I had to smile.  My sister, the visual artist, had noticed the fine seasonal gradations of the sunlight’s color, whereas I was focused on the feeling of it striking my skin.  There is nothing new about this pattern at all.  We may have been playing the same variations on a theme since childhood, actually.

Still, it was good to get confirmation that the change was real, not just wishful thinking on my part.

But just in case we got any ideas that this newborn, slightly more golden sunlight was here to stay, two reminders of its inconstancy arrived in quick succession.  One came in the person of our friendly UPS delivery man walking around the side of the house to find us (voices carry in our little, secluded hollow).  When he saw my sister kneeling in the mulch and me up to my wrists in dirt, he laughed and said that we shouldn’t allow ourselves to be so easily “tricked” into believing spring was here.

What he didn’t realize, however, is that I am ready and willing to be misled if it will result in another glorious day like that so early in the growing season.

And the other began yesterday evening and is continuing this morning:  flash-flood inducing rains.
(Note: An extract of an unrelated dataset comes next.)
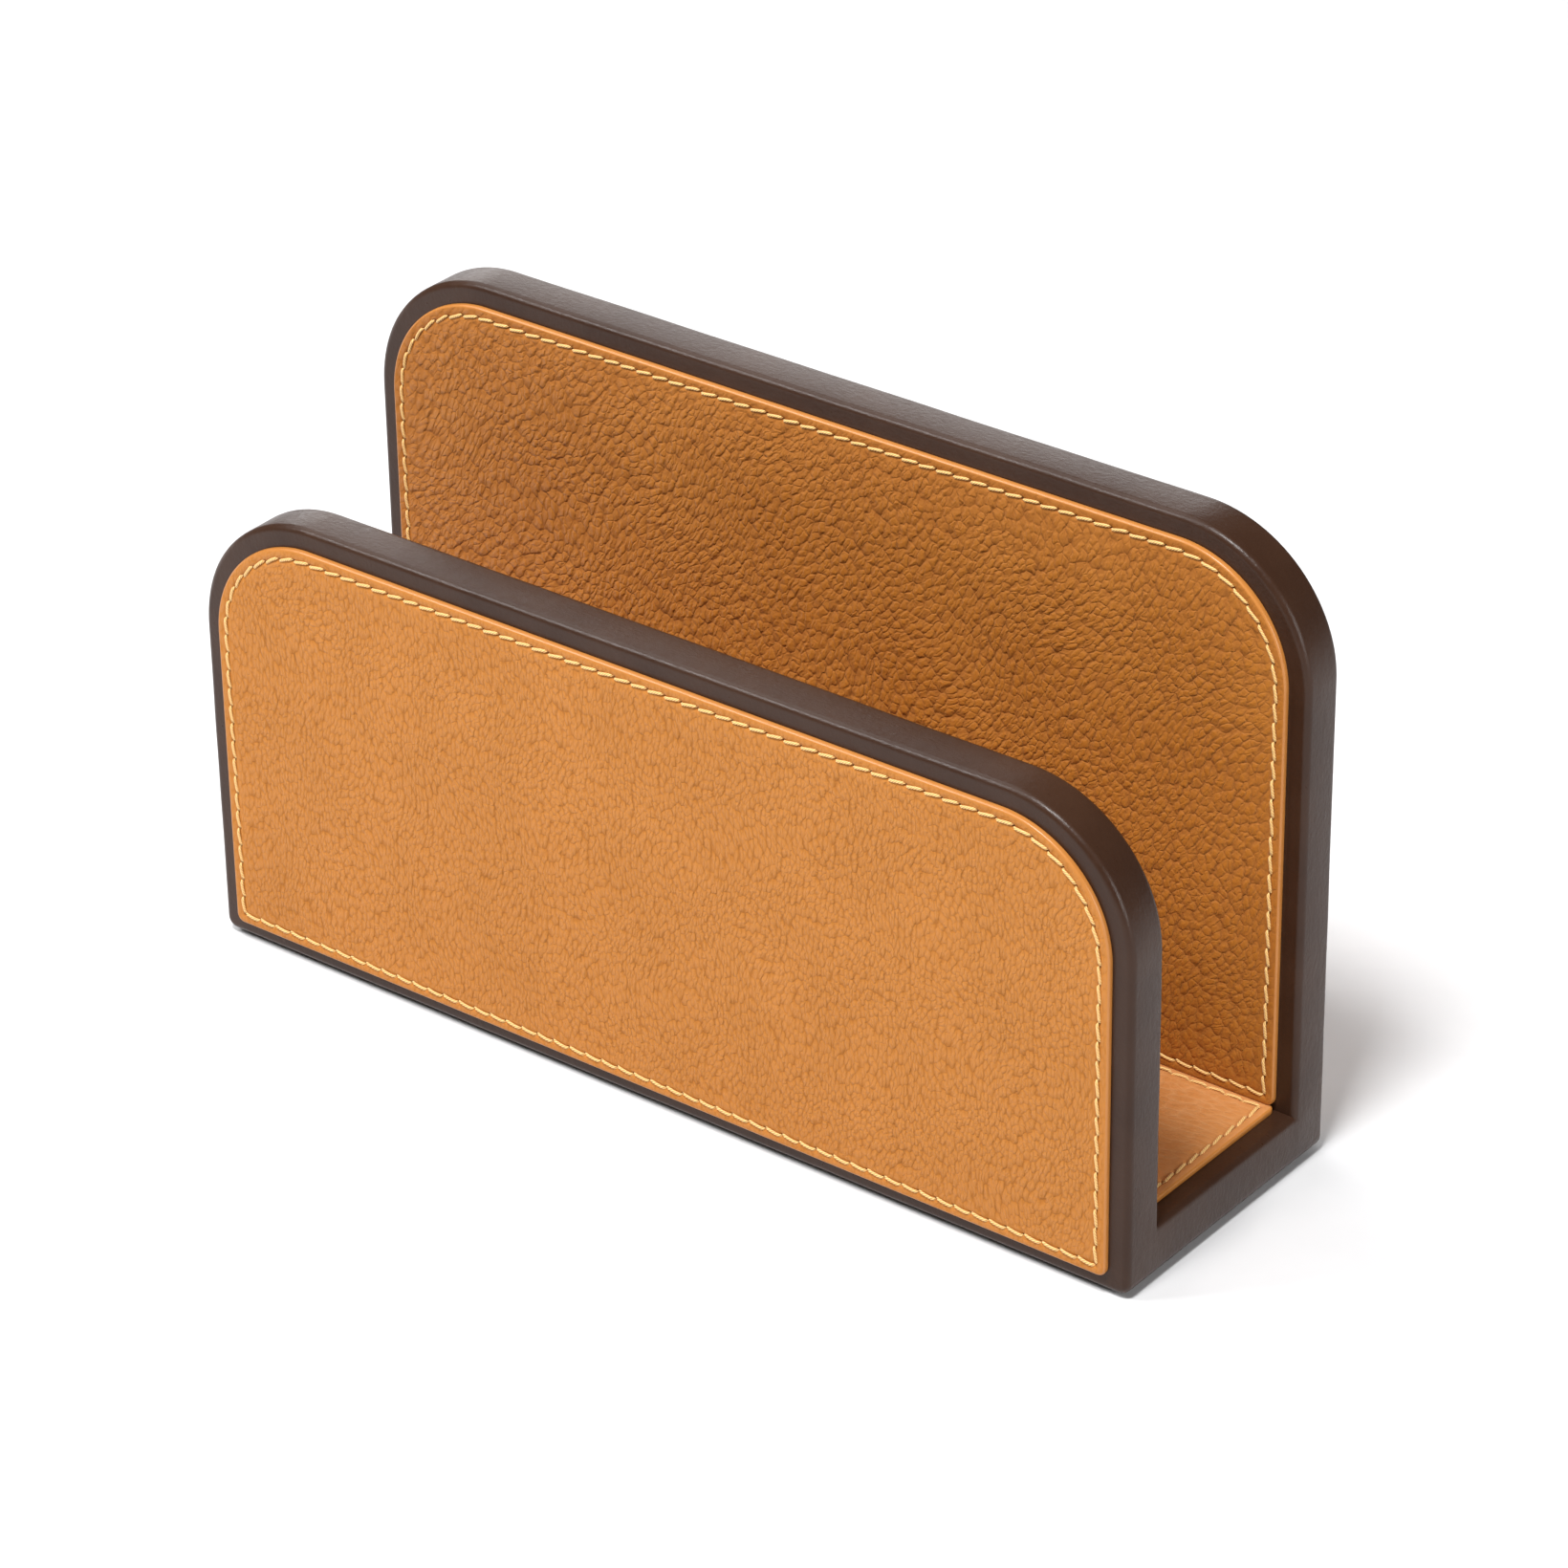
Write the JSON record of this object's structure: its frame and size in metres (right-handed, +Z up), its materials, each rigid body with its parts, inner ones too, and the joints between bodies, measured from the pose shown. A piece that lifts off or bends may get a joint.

Remember how a river ran through it?  The river is back in full force, its rippling current carrying away the soil, compost, and four inches of heavy mulch that I’d put down to try and hold the land in place, sweeping away even F.’s careful attempt at a retaining wall at the lower end.

Garlic bulbs lie exposed on the surface of the bed, stark white dots on the banks of the ever-widening stream seen clearly from the newly-cleaned kitchen window.  And I’d just said on our sunny day out how proud of them I was, how quickly they’d recovered from their trauma and put out new green shoots.

Sigh.  I do feel in need of a sunny pat on the shoulder when I see the ongoing destruction, part deux.